■ **Dataset extract**:
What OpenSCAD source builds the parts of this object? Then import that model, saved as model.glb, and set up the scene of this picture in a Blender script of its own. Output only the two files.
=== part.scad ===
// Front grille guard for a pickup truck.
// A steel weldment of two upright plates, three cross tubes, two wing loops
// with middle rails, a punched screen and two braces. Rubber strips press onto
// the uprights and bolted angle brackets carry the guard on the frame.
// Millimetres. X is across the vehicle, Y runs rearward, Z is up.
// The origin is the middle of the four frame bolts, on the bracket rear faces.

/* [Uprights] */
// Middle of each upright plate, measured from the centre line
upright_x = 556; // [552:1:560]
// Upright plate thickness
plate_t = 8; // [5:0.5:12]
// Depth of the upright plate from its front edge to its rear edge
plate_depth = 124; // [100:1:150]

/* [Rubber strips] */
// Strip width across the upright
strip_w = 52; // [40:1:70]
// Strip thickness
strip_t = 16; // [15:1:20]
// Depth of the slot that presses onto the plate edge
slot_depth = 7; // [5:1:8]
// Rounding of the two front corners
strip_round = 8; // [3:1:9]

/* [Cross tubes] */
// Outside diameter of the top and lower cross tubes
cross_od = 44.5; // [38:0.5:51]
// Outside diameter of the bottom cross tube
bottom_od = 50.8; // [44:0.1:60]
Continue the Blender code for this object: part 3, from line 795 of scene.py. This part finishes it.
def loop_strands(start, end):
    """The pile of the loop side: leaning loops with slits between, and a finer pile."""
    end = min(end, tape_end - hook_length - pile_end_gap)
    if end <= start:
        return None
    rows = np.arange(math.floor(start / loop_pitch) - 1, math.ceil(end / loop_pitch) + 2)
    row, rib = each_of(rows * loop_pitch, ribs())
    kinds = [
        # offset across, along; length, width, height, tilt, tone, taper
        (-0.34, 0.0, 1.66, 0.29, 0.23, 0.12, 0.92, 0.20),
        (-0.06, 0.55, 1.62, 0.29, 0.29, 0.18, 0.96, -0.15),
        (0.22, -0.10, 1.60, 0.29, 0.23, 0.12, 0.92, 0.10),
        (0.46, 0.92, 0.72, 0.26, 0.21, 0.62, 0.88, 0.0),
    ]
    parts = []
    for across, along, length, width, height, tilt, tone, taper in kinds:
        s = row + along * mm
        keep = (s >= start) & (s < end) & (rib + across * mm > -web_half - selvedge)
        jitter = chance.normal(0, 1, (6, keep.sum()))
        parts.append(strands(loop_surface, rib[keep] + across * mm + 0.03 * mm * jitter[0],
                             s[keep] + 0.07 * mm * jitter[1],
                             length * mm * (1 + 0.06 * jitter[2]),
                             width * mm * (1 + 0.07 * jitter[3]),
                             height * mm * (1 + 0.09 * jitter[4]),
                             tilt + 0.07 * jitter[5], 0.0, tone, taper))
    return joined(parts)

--

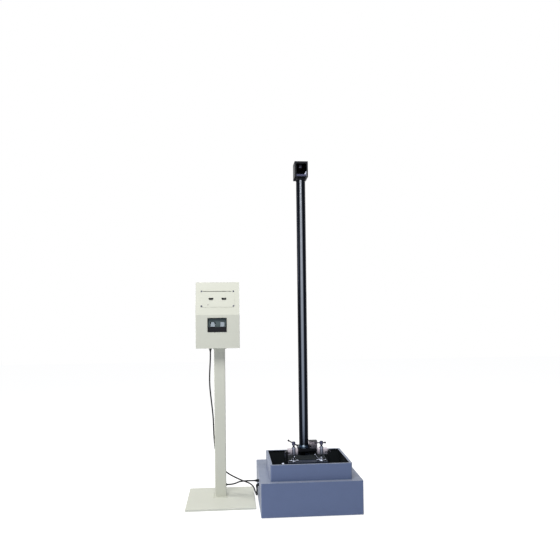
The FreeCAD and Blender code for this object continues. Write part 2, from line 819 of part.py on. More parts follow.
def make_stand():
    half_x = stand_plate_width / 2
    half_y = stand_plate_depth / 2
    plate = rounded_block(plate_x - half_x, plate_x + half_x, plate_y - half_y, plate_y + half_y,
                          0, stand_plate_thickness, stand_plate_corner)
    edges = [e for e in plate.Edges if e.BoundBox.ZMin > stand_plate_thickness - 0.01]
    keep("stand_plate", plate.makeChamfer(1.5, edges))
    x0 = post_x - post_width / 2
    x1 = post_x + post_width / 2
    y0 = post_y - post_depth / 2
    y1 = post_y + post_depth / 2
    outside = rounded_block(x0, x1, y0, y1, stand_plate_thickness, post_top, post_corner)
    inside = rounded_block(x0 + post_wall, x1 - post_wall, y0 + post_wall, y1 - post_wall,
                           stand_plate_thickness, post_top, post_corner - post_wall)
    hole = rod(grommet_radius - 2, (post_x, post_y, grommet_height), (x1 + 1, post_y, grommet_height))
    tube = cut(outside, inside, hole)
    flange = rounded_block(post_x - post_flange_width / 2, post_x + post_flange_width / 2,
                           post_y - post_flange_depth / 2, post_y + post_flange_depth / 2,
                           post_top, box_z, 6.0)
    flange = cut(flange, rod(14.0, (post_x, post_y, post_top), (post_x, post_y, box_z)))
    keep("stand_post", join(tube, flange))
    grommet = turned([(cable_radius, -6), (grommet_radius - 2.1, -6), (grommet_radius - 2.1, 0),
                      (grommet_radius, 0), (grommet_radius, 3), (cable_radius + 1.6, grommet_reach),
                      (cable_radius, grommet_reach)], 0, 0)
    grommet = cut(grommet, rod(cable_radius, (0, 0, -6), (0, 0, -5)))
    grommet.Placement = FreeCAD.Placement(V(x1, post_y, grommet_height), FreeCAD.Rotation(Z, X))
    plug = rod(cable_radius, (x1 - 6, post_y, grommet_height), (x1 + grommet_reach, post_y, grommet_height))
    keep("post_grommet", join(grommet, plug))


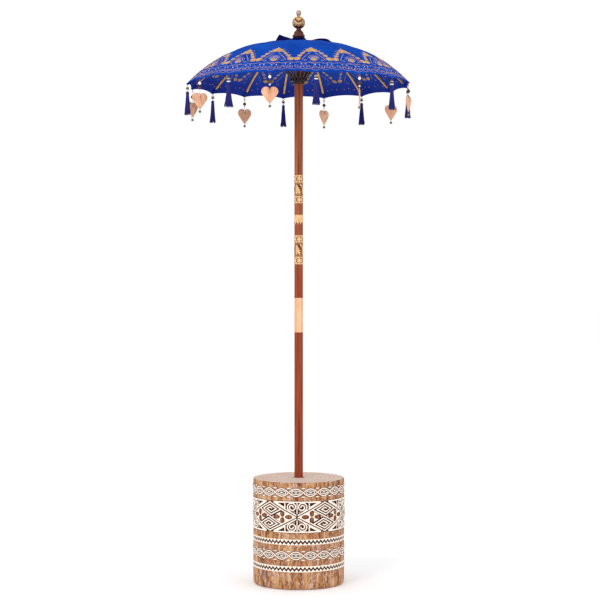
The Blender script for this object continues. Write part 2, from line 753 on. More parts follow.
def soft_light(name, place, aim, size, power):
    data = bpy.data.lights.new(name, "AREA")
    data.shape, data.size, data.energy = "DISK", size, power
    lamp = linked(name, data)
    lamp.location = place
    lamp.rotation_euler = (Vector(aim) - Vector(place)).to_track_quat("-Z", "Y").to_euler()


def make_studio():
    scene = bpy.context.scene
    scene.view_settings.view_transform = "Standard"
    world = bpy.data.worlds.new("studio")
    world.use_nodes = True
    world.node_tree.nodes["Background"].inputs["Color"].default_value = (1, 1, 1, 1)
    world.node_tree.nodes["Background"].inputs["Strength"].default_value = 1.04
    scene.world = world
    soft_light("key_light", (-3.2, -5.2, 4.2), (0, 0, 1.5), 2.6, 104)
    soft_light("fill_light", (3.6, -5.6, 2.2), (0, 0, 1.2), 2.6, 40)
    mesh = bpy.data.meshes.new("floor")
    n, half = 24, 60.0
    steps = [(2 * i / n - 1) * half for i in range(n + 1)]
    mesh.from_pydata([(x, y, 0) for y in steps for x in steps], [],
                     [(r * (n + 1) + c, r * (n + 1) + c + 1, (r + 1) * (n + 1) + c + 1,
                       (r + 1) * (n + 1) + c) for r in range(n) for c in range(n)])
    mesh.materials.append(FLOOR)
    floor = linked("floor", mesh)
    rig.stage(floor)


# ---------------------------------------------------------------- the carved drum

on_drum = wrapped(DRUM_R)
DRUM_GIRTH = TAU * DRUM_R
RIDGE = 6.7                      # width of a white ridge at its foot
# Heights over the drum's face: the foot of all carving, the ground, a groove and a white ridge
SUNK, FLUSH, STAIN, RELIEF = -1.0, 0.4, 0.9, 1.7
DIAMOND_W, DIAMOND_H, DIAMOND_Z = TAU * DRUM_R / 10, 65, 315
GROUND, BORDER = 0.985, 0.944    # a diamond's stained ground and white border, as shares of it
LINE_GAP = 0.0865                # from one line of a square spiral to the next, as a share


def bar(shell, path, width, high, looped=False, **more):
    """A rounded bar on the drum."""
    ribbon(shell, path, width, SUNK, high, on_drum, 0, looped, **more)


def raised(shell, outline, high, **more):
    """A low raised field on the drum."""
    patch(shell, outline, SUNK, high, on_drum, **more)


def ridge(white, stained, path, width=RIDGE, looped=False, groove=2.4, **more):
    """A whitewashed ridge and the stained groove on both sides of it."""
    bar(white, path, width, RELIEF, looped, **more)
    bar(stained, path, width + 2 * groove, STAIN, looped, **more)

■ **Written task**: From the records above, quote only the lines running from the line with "The Blender script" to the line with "the carved drum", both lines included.

■ **Response for this exercise**:
The Blender script for this object continues. Write part 2, from line 753 on. More parts follow.
def soft_light(name, place, aim, size, power):
    data = bpy.data.lights.new(name, "AREA")
    data.shape, data.size, data.energy = "DISK", size, power
    lamp = linked(name, data)
    lamp.location = place
    lamp.rotation_euler = (Vector(aim) - Vector(place)).to_track_quat("-Z", "Y").to_euler()


def make_studio():
    scene = bpy.context.scene
    scene.view_settings.view_transform = "Standard"
    world = bpy.data.worlds.new("studio")
    world.use_nodes = True
    world.node_tree.nodes["Background"].inputs["Color"].default_value = (1, 1, 1, 1)
    world.node_tree.nodes["Background"].inputs["Strength"].default_value = 1.04
    scene.world = world
    soft_light("key_light", (-3.2, -5.2, 4.2), (0, 0, 1.5), 2.6, 104)
    soft_light("fill_light", (3.6, -5.6, 2.2), (0, 0, 1.2), 2.6, 40)
    mesh = bpy.data.meshes.new("floor")
    n, half = 24, 60.0
    steps = [(2 * i / n - 1) * half for i in range(n + 1)]
    mesh.from_pydata([(x, y, 0) for y in steps for x in steps], [],
                     [(r * (n + 1) + c, r * (n + 1) + c + 1, (r + 1) * (n + 1) + c + 1,
                       (r + 1) * (n + 1) + c) for r in range(n) for c in range(n)])
    mesh.materials.append(FLOOR)
    floor = linked("floor", mesh)
    rig.stage(floor)


# ---------------------------------------------------------------- the carved drum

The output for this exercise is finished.